**Exercise task**
Locate the string "this" throughout the material and copy every line in which it occurs.

[BEGIN Recorded data]

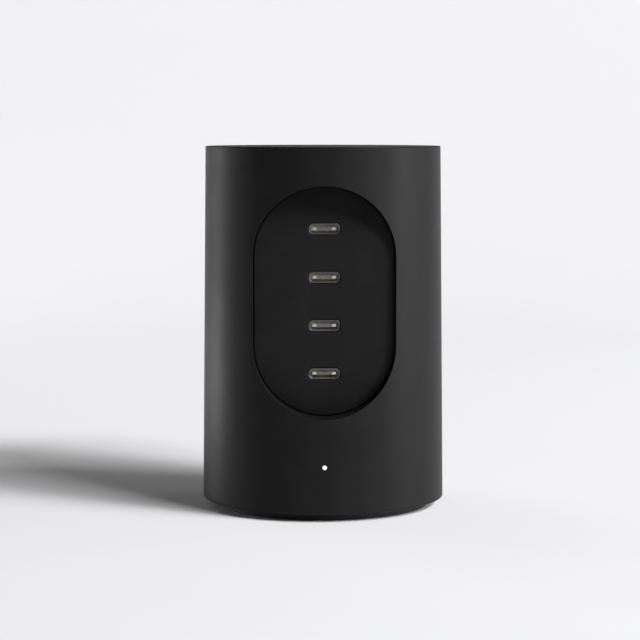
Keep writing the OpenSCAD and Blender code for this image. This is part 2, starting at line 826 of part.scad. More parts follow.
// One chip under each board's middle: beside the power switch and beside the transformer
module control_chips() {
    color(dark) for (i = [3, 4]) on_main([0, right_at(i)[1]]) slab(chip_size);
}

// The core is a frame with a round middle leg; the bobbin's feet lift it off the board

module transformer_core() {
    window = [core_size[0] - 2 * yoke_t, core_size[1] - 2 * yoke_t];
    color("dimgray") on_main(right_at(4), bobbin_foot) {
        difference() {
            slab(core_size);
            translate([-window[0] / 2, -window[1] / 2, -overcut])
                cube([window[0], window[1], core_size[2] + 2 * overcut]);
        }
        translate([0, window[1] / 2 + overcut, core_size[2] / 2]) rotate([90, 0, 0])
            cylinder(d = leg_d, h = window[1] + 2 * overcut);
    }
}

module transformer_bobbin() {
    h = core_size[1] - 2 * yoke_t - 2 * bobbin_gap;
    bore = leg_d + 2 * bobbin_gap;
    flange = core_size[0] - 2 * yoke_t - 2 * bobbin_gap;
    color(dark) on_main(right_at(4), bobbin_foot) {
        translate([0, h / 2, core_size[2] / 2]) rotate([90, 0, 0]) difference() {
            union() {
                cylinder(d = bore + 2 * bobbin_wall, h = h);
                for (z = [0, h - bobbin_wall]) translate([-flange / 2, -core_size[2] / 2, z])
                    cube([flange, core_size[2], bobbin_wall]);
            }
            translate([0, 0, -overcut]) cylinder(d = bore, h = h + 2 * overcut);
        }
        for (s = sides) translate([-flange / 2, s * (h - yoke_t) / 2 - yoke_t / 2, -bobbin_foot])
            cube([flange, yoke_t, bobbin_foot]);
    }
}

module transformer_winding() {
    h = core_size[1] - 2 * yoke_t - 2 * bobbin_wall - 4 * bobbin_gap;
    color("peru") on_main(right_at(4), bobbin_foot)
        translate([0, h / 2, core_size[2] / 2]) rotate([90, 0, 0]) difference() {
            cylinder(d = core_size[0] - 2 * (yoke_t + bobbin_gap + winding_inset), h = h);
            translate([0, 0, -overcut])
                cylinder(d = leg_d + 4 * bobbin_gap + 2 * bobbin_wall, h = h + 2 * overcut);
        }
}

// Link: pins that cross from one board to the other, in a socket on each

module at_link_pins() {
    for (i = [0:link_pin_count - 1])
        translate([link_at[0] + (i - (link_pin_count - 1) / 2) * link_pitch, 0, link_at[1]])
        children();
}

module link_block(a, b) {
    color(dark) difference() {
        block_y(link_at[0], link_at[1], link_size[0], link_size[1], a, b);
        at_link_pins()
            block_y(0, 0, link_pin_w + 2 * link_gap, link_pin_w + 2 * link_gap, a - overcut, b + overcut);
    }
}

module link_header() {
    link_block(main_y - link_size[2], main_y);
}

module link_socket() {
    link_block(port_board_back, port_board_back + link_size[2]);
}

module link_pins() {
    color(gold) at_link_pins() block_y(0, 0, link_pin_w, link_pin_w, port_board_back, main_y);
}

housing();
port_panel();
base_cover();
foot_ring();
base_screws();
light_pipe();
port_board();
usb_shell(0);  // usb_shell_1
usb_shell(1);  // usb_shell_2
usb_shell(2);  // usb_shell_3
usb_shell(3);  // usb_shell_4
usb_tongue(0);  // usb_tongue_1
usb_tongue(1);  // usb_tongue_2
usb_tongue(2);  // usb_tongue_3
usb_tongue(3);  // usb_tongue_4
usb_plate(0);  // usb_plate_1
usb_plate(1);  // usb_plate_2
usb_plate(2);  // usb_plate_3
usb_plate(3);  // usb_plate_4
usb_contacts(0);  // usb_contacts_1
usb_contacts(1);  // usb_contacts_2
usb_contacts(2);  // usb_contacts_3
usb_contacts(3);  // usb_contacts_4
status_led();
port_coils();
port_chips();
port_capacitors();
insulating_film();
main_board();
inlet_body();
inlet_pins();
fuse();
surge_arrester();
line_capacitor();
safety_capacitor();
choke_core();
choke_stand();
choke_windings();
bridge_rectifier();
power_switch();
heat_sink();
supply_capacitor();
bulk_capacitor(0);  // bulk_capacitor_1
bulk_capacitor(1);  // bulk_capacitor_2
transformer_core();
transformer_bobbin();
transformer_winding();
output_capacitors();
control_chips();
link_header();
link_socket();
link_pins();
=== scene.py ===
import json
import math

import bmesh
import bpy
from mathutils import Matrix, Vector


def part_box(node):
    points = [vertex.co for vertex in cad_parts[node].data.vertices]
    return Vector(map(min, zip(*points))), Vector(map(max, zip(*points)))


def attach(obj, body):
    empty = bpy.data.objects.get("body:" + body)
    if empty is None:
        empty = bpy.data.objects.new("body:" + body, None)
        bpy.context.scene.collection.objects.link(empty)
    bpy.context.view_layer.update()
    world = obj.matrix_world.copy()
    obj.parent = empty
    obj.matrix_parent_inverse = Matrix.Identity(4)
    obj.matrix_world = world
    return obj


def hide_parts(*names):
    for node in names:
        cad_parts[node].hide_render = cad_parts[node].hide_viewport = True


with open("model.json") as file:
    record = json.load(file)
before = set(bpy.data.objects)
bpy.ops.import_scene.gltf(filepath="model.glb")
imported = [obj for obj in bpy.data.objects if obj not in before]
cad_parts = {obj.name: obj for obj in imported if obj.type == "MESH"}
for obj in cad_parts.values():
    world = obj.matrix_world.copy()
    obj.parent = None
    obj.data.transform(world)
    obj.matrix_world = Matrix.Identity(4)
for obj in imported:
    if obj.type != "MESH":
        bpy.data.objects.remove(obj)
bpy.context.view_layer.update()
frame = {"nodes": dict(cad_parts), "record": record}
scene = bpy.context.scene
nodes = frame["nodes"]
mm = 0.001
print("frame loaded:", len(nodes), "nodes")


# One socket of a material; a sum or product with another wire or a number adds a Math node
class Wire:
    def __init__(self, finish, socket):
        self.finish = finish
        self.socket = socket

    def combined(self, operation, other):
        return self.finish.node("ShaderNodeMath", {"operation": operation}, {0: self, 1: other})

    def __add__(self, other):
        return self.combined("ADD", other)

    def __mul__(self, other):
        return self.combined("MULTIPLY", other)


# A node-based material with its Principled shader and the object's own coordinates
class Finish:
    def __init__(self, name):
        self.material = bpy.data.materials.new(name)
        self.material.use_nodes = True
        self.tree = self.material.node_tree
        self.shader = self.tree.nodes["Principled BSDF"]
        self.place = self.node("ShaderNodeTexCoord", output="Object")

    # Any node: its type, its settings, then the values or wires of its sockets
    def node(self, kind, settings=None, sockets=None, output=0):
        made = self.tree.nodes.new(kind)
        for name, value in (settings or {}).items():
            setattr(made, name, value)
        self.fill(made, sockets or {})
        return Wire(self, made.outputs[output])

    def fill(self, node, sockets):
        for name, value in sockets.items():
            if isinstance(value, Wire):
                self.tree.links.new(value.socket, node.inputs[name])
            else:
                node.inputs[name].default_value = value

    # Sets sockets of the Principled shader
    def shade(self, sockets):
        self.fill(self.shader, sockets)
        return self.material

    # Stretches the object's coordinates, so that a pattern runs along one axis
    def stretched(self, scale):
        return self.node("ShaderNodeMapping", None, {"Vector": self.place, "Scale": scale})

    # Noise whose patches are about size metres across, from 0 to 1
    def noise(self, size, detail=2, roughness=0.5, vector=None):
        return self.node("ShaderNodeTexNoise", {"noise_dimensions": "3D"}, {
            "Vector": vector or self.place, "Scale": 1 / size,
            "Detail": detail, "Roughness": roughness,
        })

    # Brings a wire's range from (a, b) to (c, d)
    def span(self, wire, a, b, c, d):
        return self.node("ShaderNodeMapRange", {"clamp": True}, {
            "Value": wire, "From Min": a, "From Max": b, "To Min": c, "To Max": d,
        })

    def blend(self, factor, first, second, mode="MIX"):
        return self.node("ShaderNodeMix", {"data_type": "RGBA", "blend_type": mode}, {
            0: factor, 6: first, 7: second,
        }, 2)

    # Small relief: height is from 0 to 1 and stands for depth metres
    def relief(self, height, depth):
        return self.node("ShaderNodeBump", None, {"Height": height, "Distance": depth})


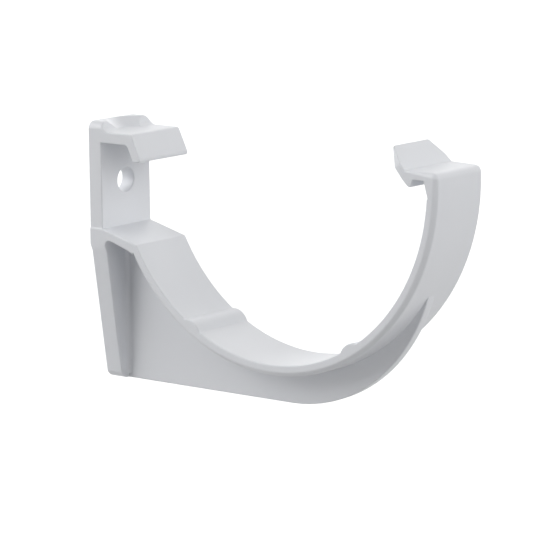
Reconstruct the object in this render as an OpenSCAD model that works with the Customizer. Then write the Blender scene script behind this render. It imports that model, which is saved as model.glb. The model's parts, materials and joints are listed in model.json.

[END Recorded data]

**Exercise output**
Keep writing the OpenSCAD and Blender code for this image. This is part 2, starting at line 826 of part.scad. More parts follow.
Reconstruct the object in this render as an OpenSCAD model that works with the Customizer. Then write the Blender scene script behind this render. It imports that model, which is saved as model.glb. The model's parts, materials and joints are listed in model.json.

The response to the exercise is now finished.